Apologies for my extended absence from the forum, time gets away too fast.
I have had the spindle encoder on my lathe fail and want to run an idea past the brains trust.
The spindle encoder is no longer outputting a z channel. I have tested all outputs on the board inside the encoder to eliminate the possibility of a damaged cable. The encoder was still connected to the acorn and the oscilloscope shows +5.003v on the power rail, perfect quadrature outputs on channels A and B but no output on Z. Constant low voltage and even using Z as a trigger for the scope to make sure I don’t miss the pulse, still nothing. Tested resistance to ground to make sure the signal isn’t earthed out and tested good. Safe to say that Z is MIA.

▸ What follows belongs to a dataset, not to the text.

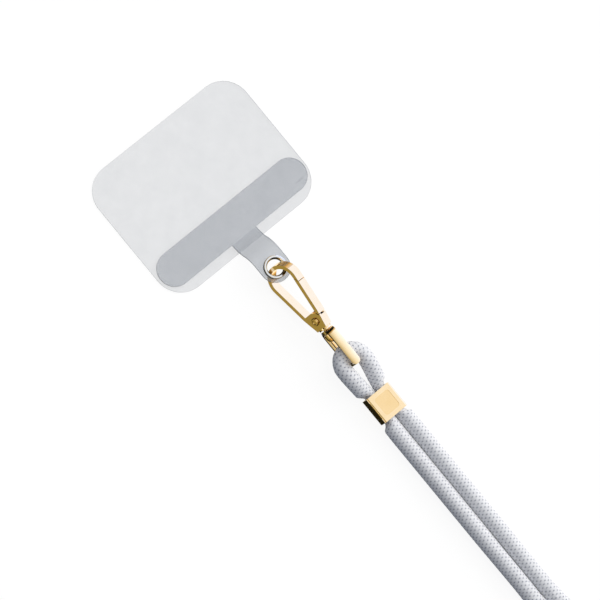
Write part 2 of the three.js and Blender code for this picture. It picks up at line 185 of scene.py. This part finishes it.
def lit(colour, strength):
    """The studio's light in one hex colour, or in the colours of a ramp."""
    made = add_node(walls, "ShaderNodeBackground", values={"Strength": strength})
    if isinstance(colour, str):
        made.inputs["Color"].default_value = linear(colour)
    else:
        walls.links.new(colour, made.inputs["Color"])
    return made.outputs[0]


for_matt = lit(matt_light, 0.95)
for_plated = lit(mirrored, 1.9)
for_camera = lit("#F2F2F2", 1.0)
matt_or_plated = add_node(walls, "ShaderNodeMixShader", links={
    0: seen.outputs["Is Glossy Ray"], 1: for_matt, 2: for_plated})
everything = add_node(walls, "ShaderNodeMixShader", links={
    0: seen.outputs["Is Camera Ray"], 1: matt_or_plated.outputs[0], 2: for_camera})
add_node(walls, "ShaderNodeOutputWorld", links={"Surface": everything.outputs[0]})
bpy.context.scene.world = studio


def soft_light(name, place, target, size, watts):
    """A soft box aimed at a point; plated faces don't mirror it."""
    data = bpy.data.lights.new(name, "AREA")
    data.shape = "RECTANGLE"
    data.size, data.size_y = size
    data.energy = watts
    made = bpy.data.objects.new(name, data)
    made.location = place
    made.visible_glossy = False
    aim = Vector(target) - Vector(place)
    made.rotation_euler = aim.to_track_quat("-Z", "Y").to_euler()
    bpy.context.collection.objects.link(made)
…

My main problem is that I have a few jobs to get out that need threads cut and threading won’t initiate without the z pulse. I have ordered a replacement encoder but being in rural Australia, I won’t see that for around a month which is an issue. As a bonus, a lot of my work is remanufacture of parts for much more than the parts cost purely due to excessive lead times
The idea that I had was to desolder the Z terminals from the DB9 connector and solder on the signal wires of a 4 wire NPN proximity sensor that I have here and position the sensor over the rear of the main spindle where there is a 3/8 key way. The power will be piggy backed off the encoders supply in the DB9 so there are no power anomalies. The prox sensor only draws ~30ma so I doubt excessive current draw will be an issue. This will give me one rise and fall per revolution but the peak time will be rather large. I understand that this is not ideal but I am in a bind and hope it will be good enough. The threads required are fairly large (1.75mm & 16tpi single helix) so a slight deviation in the index time shouldn’t have too much of an effect. I am assuming that Acorn only uses a rising or falling trigger and hopefully won’t recognise the large on time while over the keyway.
The only other option I have available to me is an absolute encoder I have here. It is a 13 wire from memory but if I use the two Quadrature signals for A and B and then use the 180° signal for the index. This will give me exactly 180° on and off, not a pulse but if the Acorn only uses a rising or falling signal it should be ok.
Before I start tearing machines down and fabricating brackets etc, I thought I would check with people much smarter than me
I appreciate any input or other ideas.